L’incident de Fachoda » (1898) oppose la France au Royaume-Uni pour l’occupation du Haut-Nil (Sud du Soudan). La France tente de relier ses possessions de l’Afrique centrale (un ensemble nommé Afrique Équatoriale française ou AEF) à ses possessions orientales (le territoire de Djibouti). L’Angleterre, elle, essaye de relier ses possessions du Nord (Égypte) à ses possessions du sud de l’Afrique (l’Afrique australe). Inévitablement la route des deux puissances se croise. Cela se produit au niveau du Soudan, près d’un lieu nommé Fachoda.
Le capitaine Marchand, qui commande l’expédition française, est le premier sur place mais il dispose de peu d’hommes et ne peut laisser des troupes pour garder les lieux. Lorsque les troupes de l’Anglais Kitchener arrivent à Fachoda, elles arrachent le drapeau français et font valoir le principe édicté à la Conférence de Berlin selon lequel une souveraineté sur un territoire ne peut-être reconnue qu’à condition qu’il y ait occupation réelle du terrain.
La tension monte rapidement entre les deux gouvernements. La France et l’Angleterre sont prêtes à se faire la guerre pour ce bout de désert mais un accord secret est finalement trouvé. Si la France laisse le Soudan à l’Angleterre, celle-ci aidera la France à s’emparer du Maroc et la soutiendra face à la menace allemande. La presse française, qui ignore cet arrangement, présente l’affaire comme une agression britannique. Sur la Une du Petit Journal ci-dessous, l’Angleterre est caricaturée en Grand méchant loup qui s’apprête à dévorer le Petit chaperon rouge français.
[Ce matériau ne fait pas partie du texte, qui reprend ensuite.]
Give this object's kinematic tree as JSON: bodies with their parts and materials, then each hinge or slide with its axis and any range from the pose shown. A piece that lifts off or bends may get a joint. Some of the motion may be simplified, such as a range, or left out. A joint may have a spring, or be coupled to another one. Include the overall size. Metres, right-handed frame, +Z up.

Le Maroc est convoité par de nombreux pays, mais l’Allemagne et la France sont les deux puissances les plus engagées dans cette rivalité. Depuis 1904, la France et l’Allemagne essayent de convaincre le sultan du Maroc Moulay Abd al-Aziz de signer un traité de protectorat. C’est une forme de colonisation dans laquelle la colonie conserve une part d’autonomie et, notamment, son propre gouvernement. Cela permet à la puissance coloniale d’exploiter les ressources du pays en échange d’une protection militaire contre d’éventuels agresseurs.
En 1905, les efforts de l’Allemagne pour convaincre le sultan de signer ont déjà provoqué une vive tension avec la France, qui avait découvert que les Allemands essayaient en secret de les évincer du Maroc.
En 1911, la France profite d’une révolte d’une tribu marocaine contre le sultan pour faire débarquer des troupes importantes au Maroc sous prétexte d’aider le sultan à rétablir l’ordre. L’Allemagne ne veut pas se laisser écarter par la France : elle amène une partie de sa flotte de guerre dans le port d’Agadir. Une guerre franco-allemande est sur le point d’éclater. Cette crise est nommée « L’incident d’Agadir » (1911). Finalement, après de longues négociations et sous la pression du Royaume-Uni, qui prend le parti de la France, l’Allemagne renonce au Maroc en échanges de divers territoires d’Afrique équatoriale : la France lui cède des morceaux du Gabon, du Congo et de l’Oubangui. Grâce à cela, l’Allemagne double la superficie de sa colonie du Cameroun mais elle abandonne tout espoir de mettre un pied au Maroc.
A cette date, la France a complété son empire africain et ne fera plus d’autres conquête par la suite. Il ne reste de tout façon qu’un pays indépendant en Afrique, l’Éthiopie, qui sera conquise en 1936 par l’Italie de Mussolini.